There was another thing that happened in 2009 which has given me even more to think about and maybe act upon than buying the house did. I received an email from a student of mine in Nepal. Receiving emails is even more commonplace than buying houses, so this will not seem remarkable. How can I explain my astonishment? The school I taught at was so bad that only one student had ever passed the national eighth grade exam. There was no electricity in Sittad, or telephone, or road. There was no way out of Sittad except to climb through the jungle down a very steep valley and up a mountain, and I mean that physically and metaphorically for any person who lived there. The only computers in Nepal were in Kathmandu. People from Sittad only went to Kathmandu if they felt like being ridiculed, because they could barely speak Nepali. They had their own language which was unintelligible in the capital.

Somehow Madhav Joshi passed the eighth grade exam and kept on schooling himself, and eventually got accepted at a university in Kathmandu, for a M.Ed., where they taught him computer literacy. He looked me up and found my gmail address. I found out from him that Sittad still doesn't have electricity, but the school may be getting better because around 15% of students pass the eighth grade exam instead of 0.5%. Madhav will have a hard time explaining to people in Sittad how exactly he contacted me. Nobody will understand such a thing as email.

On my web page I have had a picture of him for the last 10 years. He is the boy standing on one leg holding an umbrella looking over the edge of the hill, in the rain. You can't see his face, but that's him, Madhav Joshi.

In my second email to him, I asked about the student whom I loved, Shiva Raj Joshi. Shiva Raj was the one I would have picked to go to Kathmandu and learn to send email. The smartest in the class, he was also the most confident and lively. Madhav wrote me that Shiva Raj had been out herding goats when a rock fell from a cliff and struck him in the head and killed him instantly. This was six years ago, when Shiva Raj was 17 years old.

Naturally I cried and cried over Shiva Raj Joshi. Sometimes even now, weeks later, Magda has to ask me at the dinner table what is it what is wrong, and I tell her that I'm thinking about him. It is a gift whenever someone you love dies. It is a gift to you, because it gives you wisdom. But it comes with so much pain that you want to give the gift back or to someone else, or defer it.

To tell more about Shiva Raj, he was the student most interested in my camera. I let him release the shutter when I had it on the tripod. (Did I let him do this, or do I only imagine it? It has been so long, and I can't trust my memory. I hope that I let him, and it may be true. I think that I did let him.) I have a memory of the Sittad festival when I took a hundred pictures. He followed me around like an assistant photographer. He found it fascinating to watch me change the film.
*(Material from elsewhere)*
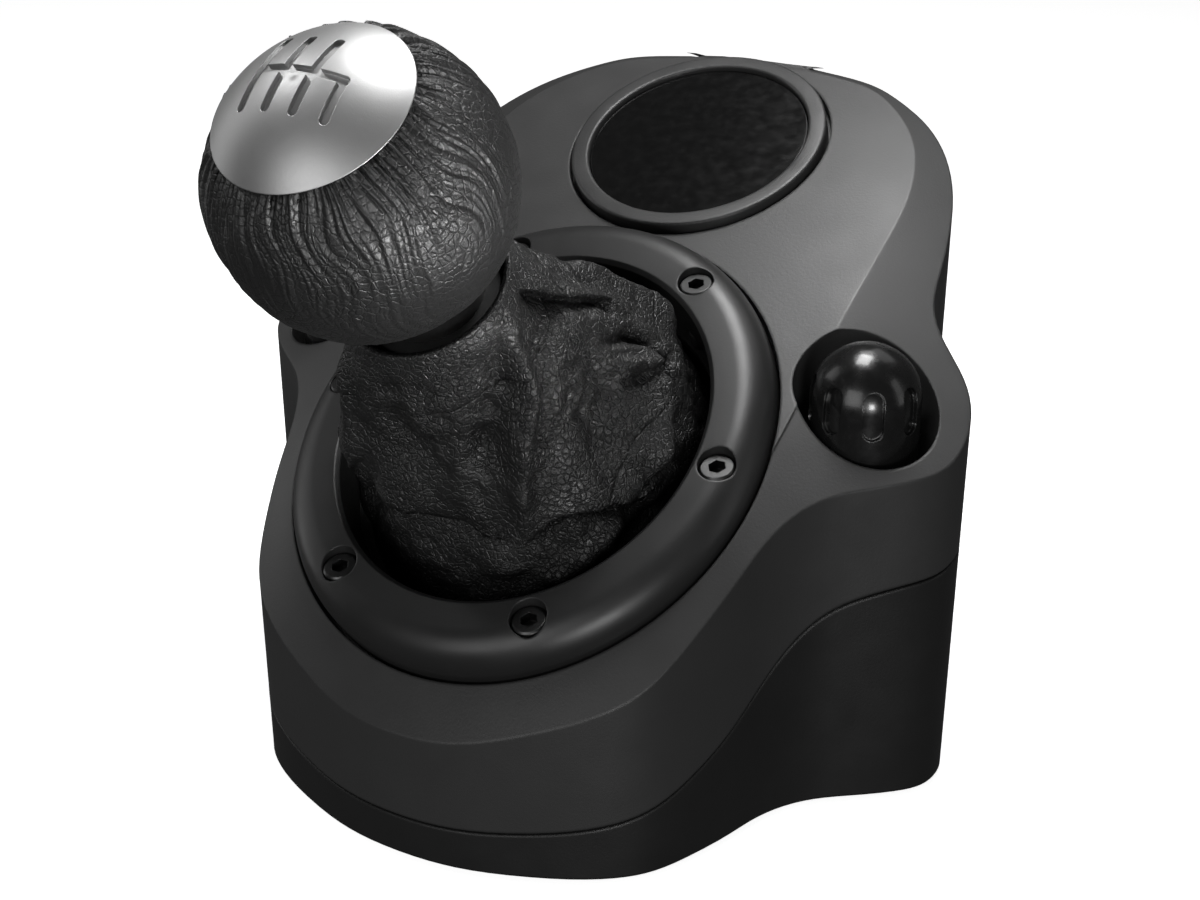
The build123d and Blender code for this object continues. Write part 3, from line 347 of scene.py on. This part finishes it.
# Ridges and valleys: height in millimetres, half width, then points as (direction in degrees, height)
BOOT_RIDGES = [
    (1.9, 1.5, [(356, 64), (346, 61), (338, 55.5), (320, 49), (310, 43), (303, 37)]),
    (-1.8, 3.0, [(338, 62), (322, 56), (306, 50), (292, 44)]),
    (-1.8, 2.6, [(14, 50), (4, 44), (352, 42.5), (342, 38)]),
    (1.6, 2.0, [(26, 41), (14, 37), (2, 33.5), (350, 31)]),
    (1.8, 1.5, [(224, 64), (229, 56), (235, 48), (237, 44)]),
    (-1.4, 3.4, [(258, 60), (262, 52), (272, 46)]),
    (1.4, 2.0, [(212, 40), (206, 32), (212, 25), (226, 20)]),
    (-1.6, 2.4, [(222, 38), (216, 30), (222, 24)]),
    (1.4, 2.2, [(66, 55), (62, 44), (54, 35), (50, 27)]),
    (-1.6, 2.4, [(82, 52), (80, 42), (72, 33), (70, 26)]),
    (1.5, 2.2, [(108, 56), (104, 46), (96, 36), (98, 27)]),
    (-1.6, 2.4, [(128, 54), (126, 43), (118, 34), (116, 26)]),
    (1.5, 2.2, [(150, 58), (150, 46), (142, 36), (146, 27)]),
    (-1.5, 2.4, [(172, 54), (172, 44), (166, 34), (170, 26)]),
    (1.5, 2.2, [(194, 56), (192, 46), (186, 36), (188, 28)]),
    (-1.4, 1.0, [(22, 48), (30, 44), (34, 38)]),
    (1.0, 0.9, [(14, 46), (20, 43), (28, 36)]),
    (-1.4, 0.9, [(12, 42), (22, 39.5), (36, 34)]),
    (-1.2, 0.9, [(36, 46), (30, 39), (16, 35)]),
    (1.0, 0.9, [(38, 41), (30, 36.5), (20, 32)]),
    (-1.0, 0.9, [(344, 46), (352, 45.5), (2, 48)]),
    (1.4, 1.6, [(292, 22), (310, 25.5), (328, 27.5), (344, 29)]),
    (-1.4, 1.6, [(306, 21.5), (326, 23.5), (344, 24.5)]),
    (-1.0, 1.0, [(326, 33), (334, 30), (346, 25)]),
    (-1.0, 0.9, [(340, 34), (348, 31.5), (4, 29)]),
]

# Folds where the upper leather hangs over the lower: outward, inward, hang and reach in millimetres, then
# the edge as points
BOOT_FOLDS = [
    (2.6, 6.0, 2.8, 4.0, [
        (236, 43.5), (244, 42.5), (256, 42), (270, 40.5), (284, 37.5), (294, 36.3), (304, 36.6),
        (318, 38.6), (328, 37.8), (336, 35.5), (344, 31.5), (352, 29),
    ]),
    (1.6, 2.2, 1.4, 2.0, [(12, 67), (24, 62), (36, 55), (44, 48), (38, 44)]),
    (2.4, 2.6, 1.8, 2.6, [(200, 43), (210, 44.8), (220, 45.6), (228, 45), (236, 43.6)]),
    (1.2, 2.4, 1.4, 2.4, [(60, 40), (84, 37), (104, 38.5), (124, 37)]),
    (1.2, 2.4, 1.4, 2.4, [(128, 42), (148, 40.5), (170, 41.5), (184, 40)]),
]


DIRECTIONS = BOOT_TABLE.shape[1] - 1
MEAN_RADIUS = 20
RIDGE_GAIN = 1.35


def spline(values, at):
    """Catmull-Rom through four neighbours; values is a list of four arrays."""
    p0, p1, p2, p3 = values
    square = 2 * p0 - 5 * p1 + 4 * p2 - p3
    cube = 3 * (p1 - p2) + p3 - p0
    return p1 + 0.5 * at * (p2 - p0 + at * (square + at * cube))


def boot_radius(turn, height):
    """turn in degrees and height in millimetres, as arrays."""
    heights = BOOT_TABLE[:, 0]
    row = np.clip(np.searchsorted(heights, height) - 1, 0, len(heights) - 2)
    at = (height - heights[row]) / (heights[row + 1] - heights[row])
    step = turn / (360 / DIRECTIONS) % DIRECTIONS
    column = np.floor(step).astype(int)
    rows = []
    for j in (-1, 0, 1, 2):
        r = np.clip(row + j, 0, len(heights) - 1)
        near = [BOOT_TABLE[r, 1 + (column + i) % DIRECTIONS] for i in (-1, 0, 1, 2)]
        rows.append(spline(near, step - column))
    return spline(rows, np.clip(at, 0, 1))


def path_distance(turn, height, radius, path):
    """Distance to a path in millimetres, the side of it (above is positive) and how far along it."""
    best = np.full(turn.shape, 1e9)
    side = np.ones(turn.shape)
    along = np.zeros(turn.shape)
    points = unwound(path)
    spans = list(zip(points, points[1:]))
    lengths = [math.hypot(math.radians(b[0] - a[0]) * MEAN_RADIUS, b[1] - a[1]) for a, b in spans]
    done = 0
    for (a, b), length in zip(spans, lengths):
        dx = np.radians((turn - a[0] + 180) % 360 - 180) * radius
        dy = height - a[1]
        ex = math.radians(b[0] - a[0]) * radius
        ey = b[1] - a[1]
        t = np.clip((dx * ex + dy * ey) / (ex * ex + ey * ey), 0, 1)
        distance = np.hypot(dx - t * ex, dy - t * ey)
        closer = distance < best
        best = np.where(closer, distance, best)
        side = np.where(closer, np.sign(ex * dy - ey * dx), side)
        along = np.where(closer, (done + t * length) / sum(lengths), along)
        done += length
    return best, side, along


def unwound(path):
    """The path with its directions made continuous past 360 degrees."""
    points = [path[0]]
    for turn, height in path[1:]:
        last = points[-1][0]
        points.append((last + (turn - last + 180) % 360 - 180, height))
    return points


def ease(low, high, value):
    t = np.clip((value - low) / (high - low), 0, 1)
    return t * t * (3 - 2 * t)


def boot_points(turn, height):
    """Places of the leather in metres, for arrays of directions in degrees and heights in millimetres."""
    radius = boot_radius(turn, height)
    free = ease(16, 22, height) * (1 - ease(61, 66.5, height))
    out = np.zeros(turn.shape)
    lift = np.zeros(turn.shape)
    for amount, width, path in BOOT_RIDGES:
        distance, _, along = path_distance(turn, height, radius, path)
        taper = ease(0, 0.25, along) * (1 - ease(0.75, 1, along)) * 0.6 + 0.4
        out += amount * RIDGE_GAIN * taper * np.exp(-((distance / width) ** 2))
    for outward, inward, hang, reach, path in BOOT_FOLDS:
        distance, side, along = path_distance(turn, height, radius, path)
        taper = ease(0, 0.12, along) * (1 - ease(0.88, 1, along))
        over = side * distance
        edge = ease(-0.35, 0.35, over)
        upper = np.exp(-((distance / reach) ** 2))
        lower = np.exp(-((distance / (reach * 1.3)) ** 2))
        out += taper * (edge * outward * upper - (1 - edge) * inward * lower)
        lift += taper * (-edge * hang * upper + (1 - edge) * hang * 0.6 * lower)
    places = []
    for a, h, r, o, d, f in zip(*(x.ravel() for x in (turn, height, radius, out, lift, free))):
        c = math.cos(math.radians(a))
        s = math.sin(math.radians(a))
        soft = noise.fractal(Vector((c * r * 0.10, s * r * 0.10, h * 0.12 + 3)), 0.9, 2.1, 3) * 1.3
        fine = noise.fractal(Vector((c * r * 0.45, s * r * 0.45, h * 0.3)), 0.8, 2.2, 2) * 0.28
        full = r + (o + soft + fine) * f
        places.append(LEVER @ (Vector((c * full, s * full, h + d * f)) * MM))
    return places


# The boot in three pieces, one above the other along the lever
BOOT_CUTS = (15.2, 37.0, 57.0, 68.4)
BOOT_THICKNESS = 0.9
BOOT_GIRTH = 150
STEP = 0.45
for index, (low, high) in enumerate(zip(BOOT_CUTS, BOOT_CUTS[1:])):
    count = max(2, round((high - low) / STEP))
    turns = round(BOOT_GIRTH / STEP)
    turn, height = np.meshgrid(np.arange(turns) / turns * 360, np.linspace(low, high, count + 1))
    points = boot_points(turn, height)
    rows = [points[j * turns : (j + 1) * turns] for j in range(count + 1)]
    piece = grid_mesh(f"boot_{index + 1}", rows)
    piece.data.materials.append(BOOT_LEATHER)
    give_thickness(piece, BOOT_THICKNESS * MM)
    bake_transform(piece)
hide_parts("shift_boot")


# Leather on the ball
def ball_point(turn, fall):
    """turn goes round the lever, fall from the cap's edge down to the neck."""
    direction = Vector((math.sin(fall) * math.cos(turn), math.sin(fall) * math.sin(turn), math.cos(fall)))
    below = math.degrees(fall - CAP_ANGLE)
    near = math.exp(-below / 30) * smooth(-1, 2, below)
    swirl = noise.noise(direction * 2.2 + Vector((4, 0, 0))) * 0.16
    ring = Vector((math.cos(turn + swirl), math.sin(turn + swirl), 0))
    coarse = noise.noise(ring * 6.5 + Vector((0, 0, below * 0.012)))
    gather = noise.noise(ring * 15 + Vector((3, 0, below * 0.022)))
    fine = noise.noise(ring * 30 + Vector((6, 0, below * 0.04)))
    crease = (0.8 * abs(coarse) + 1.3 * abs(gather) + 0.9 * abs(fine) - 0.75) * 0.95 * near
    foot = math.exp(-(math.degrees(math.pi - fall) - 24) / 13)
    level = Vector((direction.x * 3.2, direction.y * 3.2, fall * 11))
    folds = -abs(noise.noise(level)) * 0.9 * min(foot, 1.0)
    waves = noise.fractal(direction * 2.6, 1.0, 2.0, 3) * 0.12
    radius = BALL_RADIUS - 0.2 + crease + folds + waves * smooth(0, 12, below)
    return LEVER @ ((direction * radius + Vector((0, 0, BALL_CENTRE))) * MM)


turns = 720
falls = 180
first_fall = CAP_ANGLE - math.radians(0.4)
last_fall = math.pi - math.asin(NECK_RADIUS / BALL_RADIUS)
rows = []
for j in range(falls + 1):
    fall = lerp(first_fall, last_fall, j / falls)
    rows.append([ball_point(2 * math.pi * i / turns, fall) for i in range(turns)])
ball = grid_mesh("ball_leather", list(reversed(rows)))
ball.data.materials.append(BALL_LEATHER)
give_thickness(ball, BALL_THICKNESS * MM)
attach(ball, "lever")
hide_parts("knob_leather")


# Floor, light and camera
def paper(name, tone, rough, glow):
    """Plain studio paper."""
    n = Nodes(name)
    place = n.place()
    colour = n.mix(n.noise(place, 3, 2), grey(tone), grey(tone * 0.99))
    return n.surface(
        Base_Color=colour, Roughness=rough, Emission_Color=(1, 1, 1, 1), Emission_Strength=glow
    )


bpy.ops.mesh.primitive_plane_add(size=8, location=(0, 0, -0.0002))
floor = bpy.context.object
floor.name = "floor"
floor.data.materials.append(paper("floor_paper", 0.93, 0.9, 0.85))
floor.visible_diffuse = False
floor.visible_glossy = False
floor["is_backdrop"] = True

world = bpy.data.worlds.new("studio")
bpy.context.scene.world = world
world.use_nodes = True
tree = world.node_tree
background = tree.nodes["Background"]
path = tree.nodes.new("ShaderNodeLightPath")
mix = tree.nodes.new("ShaderNodeMix")
tree.links.new(path.outputs["Is Camera Ray"], mix.inputs[0])
mix.inputs[2].default_value = 0.05
mix.inputs[3].default_value = 1.1
tree.links.new(mix.outputs[0], background.inputs["Strength"])
background.inputs["Color"].default_value = (1, 1, 1, 1)


def hang_light(data, place, target, power):
    """Puts a light in its place, turned to its target."""
    data.energy = power
    light = bpy.data.objects.new(data.name, data)
    light.location = place
    light.rotation_euler = (Vector(target) - Vector(place)).to_track_quat("-Z", "Y").to_euler()
    bpy.context.scene.collection.objects.link(light)


def area(name, place, target, size, power, size_y=None):
    data = bpy.data.lights.new(name, "AREA")
    data.size = size
    if size_y:
        data.shape = "RECTANGLE"
        data.size_y = size_y
    hang_light(data, place, target, power)


def spot(name, place, target, power, angle):
    """A narrow light on the ball alone."""
    data = bpy.data.lights.new(name, "SPOT")
    data.spot_size = math.radians(angle)
    data.spot_blend = 1.0
    data.shadow_soft_size = 0.03
    hang_light(data, place, target, power)


MIDDLE = (0, 0, 0.06)
area("overhead", (0.0, 0.06, 0.34), MIDDLE, 0.10, 0.75, 0.13)
area("card", (-0.11, 0.35, 0.66), (0, 0.045, 0.09), 0.20, 0.36)
area("rear", (0.10, 0.45, 0.60), MIDDLE, 0.40, 0.3, 0.3)
area("left", (-0.75, -0.10, 0.28), MIDDLE, 0.30, 0.9, 0.8)
area("front", (-0.02, -0.85, 0.30), MIDDLE, 0.5, 2.1)
area("right", (0.75, 0.10, 0.30), MIDDLE, 0.2, 0.4, 0.6)
area("corner", (0.40, -0.50, 0.06), MIDDLE, 0.12, 1.3, 0.12)
spot("ball_low", (0.30, -0.07, 0.03), (0, -0.052, 0.106), 11, 12)
spot("ball_cap", (-0.26, -0.06, 0.45), (0, -0.06, 0.122), 2.2, 10)

scene = bpy.context.scene
camera_data = bpy.data.cameras.new("camera")
camera = bpy.data.objects.new("camera", camera_data)
scene.collection.objects.link(camera)
camera_data.sensor_width = 36
camera_data.lens = 54
camera_data.clip_start = 0.01
camera.location = (0.14262, -0.23872, 0.1742)
camera.rotation_euler = (math.radians(90 - 24.069), 0, math.radians(29.598))
scene.camera = camera
scene.view_settings.view_transform = "Standard"
scene.view_settings.look = "None"

low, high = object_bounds()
A few years ago, when he was already dead but I didn't know it, I wrote this about him:

Back in the States, interest in my Peace Corps service was not very high. People had two questions : How was Nepal? It was really hard, I said. Then they asked, Did you make a difference? I didn't know how to answer so I would tell them a story. See, there was this boy in my math class named Shiva Raj Joshi. He was the smartest kid in the seventh grade but he couldn't see the blackboard. He needed glasses. Nobody in the entire village had ever worn glasses. I wore glasses. So one day Shiva Raj's father came to see me at school and asked was it really true that if he took Shiva Raj to Mahendranagar to buy these things like I had on my face that the boy would be able to copy his lessons down better? And I said that it was true, and that he should go, and that his son's education depended on it. So they went and Shiva got glasses. His classmates wanted to make fun of him for it, but the ridicule fell flat. Since I wore glasses myself, and since I was American, which was considered cool, Shiva wore the glasses with pride.
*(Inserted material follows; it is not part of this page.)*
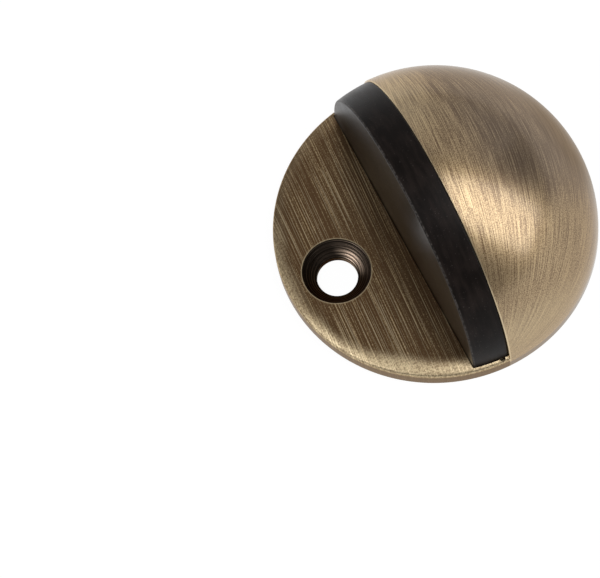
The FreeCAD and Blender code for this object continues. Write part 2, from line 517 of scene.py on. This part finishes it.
def turned_brass(colours, sizes):
    """The countersink: dark toned brass with the rings that the tool left, and a painted highlight near the
    bore on the side of the buffer."""
    material, tree, shader = new_material("turned_countersink_brass")
    x, y, z = xyz(tree, object_millimetres(tree))
    offset = x + sizes.hole_offset / MM
    radius = distance(offset, y)
    rings_per_millimetre = 6.0
    rings = noise(
        tree, vector_of(tree, radius * rings_per_millimetre, z * rings_per_millimetre, 0.0),
        scale=1.0, detail=3.0, roughness=0.6,
    )
    # Painted highlight: lighter towards the buffer's side and near the bore
    side = weighted((offset, 0.94), (y, 0.34), (rings, 1.2))
    cone_highlight_side = eased(side, *CONE_HIGHLIGHT_SIDE)
    near_bore_highlight = eased(radius, *NEAR_BORE_HIGHLIGHT_RADIUS)
    toned = eased(weighted((cone_highlight_side * near_bore_highlight, 0.12), start=rings), 0.46, 0.64)
    rubbed = weighted((near_bore_highlight, 0.75), start=0.2)
    amount = toned * weighted((cone_highlight_side, rubbed), start=0.05)
    shade = blend_colours(tree, amount, opaque(colours.cone_dark), opaque(colours.cone_highlight_colour))
    connect(tree, shade, shader, "Base Color")
    connect(tree, weighted((rings, 0.2), start=0.24), shader, "Roughness")
    settle(shader, {"Metallic": 1.0, "Specular Tint": opaque(colours.cone_tint)})
    bumped(tree, rings, 0.5, 0.04, shader)
    return material


def cast_brass(colours):
    """The underside and the core: raw, slightly pitted casting skin."""
    material, tree, shader = new_material("cast_brass_underside")
    place = object_millimetres(tree)
    pits = noise(tree, place, scale=2.4, detail=4.0, roughness=0.65)
    clouds = noise(tree, place, scale=0.3)
    toned = eased(weighted((pits, 0.6), (clouds, 0.4)), 0.35, 0.65)
    shade = blend_colours(tree, toned, opaque(colours.cast_dark), opaque(colours.cast_skin))
    connect(tree, shade, shader, "Base Color")
    connect(tree, weighted((pits, 0.25), start=0.5), shader, "Roughness")
    settle(shader, {"Metallic": 0.9})
    bumped(tree, pits, 0.6, 0.15, shader)
    return material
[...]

I counted it as my biggest achievement in Peace Corps Nepal that Shiva Raj Joshi had gotten his glasses. I was sure that if I returned to visit in twenty years, that he would be the headmaster of the school.

What does this have to do with Christmas and this letter I'm writing, and why do I have to tell about it? It is what's on my mind these days. That's all. I've been lucky in life. I have a beautiful family. We have beautiful days. When I have an especially beautiful day, I want to reach back many years and give it to Shiva Raj, and let him live it instead of me. He was smarter than me, and pure inside, and more deserving.

I look down at my hands and how they are still moving. It seems like a miracle. I think about this every day now.


I recently read the Nearings' book The Good Life. One principle thesis is that all old wooden homes are an abomination and a money trap. They advocate buying a piece of land in the woods and building a stone house by hand as the only worthwhile way to live. I picked up this book six months too late, shortly after buying my own old wooden home. Our house is in a nice neighborhood in an expensive town, but it needs a lot of work. Since we purchased it, we have discovered that it needs much more work and money than we had ever imagined or that a real estate agent would ever let on. Buying a home is part of our cultural happiness myth, also known as the American Dream. So, people tend to congratulate us. I tell them honestly there have been plenty of times this fall and winter when I wished that we were still renting. I like working on the house. It is the financial pressure which unnerves me. Our savings are gone and we live paycheck to paycheck for the first time ever. I had always promised Magda that we would buy a new dining room table and chairs after we bought a house, because the chairs we have are falling apart. They have been glued and hammered back together many times. We have to be very careful who sits in which chair. If a guest comes to eat at our table, and seats himself without being directed, there's a good chance I'll have to politely ask him to move so that he can have the best chair, the one least likely to collapse if he makes himself too comfortable. It sounds funny, but it's embarrassing really. What kind of people are we?

This winter when shoveling snow the first time I could see that I needed a new pair of boots. But if I buy new boots this week, we won't be able to pay the plumber. So I have wet feet. I have to remember about Shiva Raj, and how happy he would be this year to be standing in a snow bank by a house that he bought, in the wettest of boots. Suddenly, it seems like the best kind of fortune.


Finally, about our children: Zosia likes the art activities at the local library. She comes home with little projects where she has cut colored paper and glued things together. Staszek starts to understand what life is about and what's going on in his house. He doesn't talk about it much, but you can see the light in his eyes.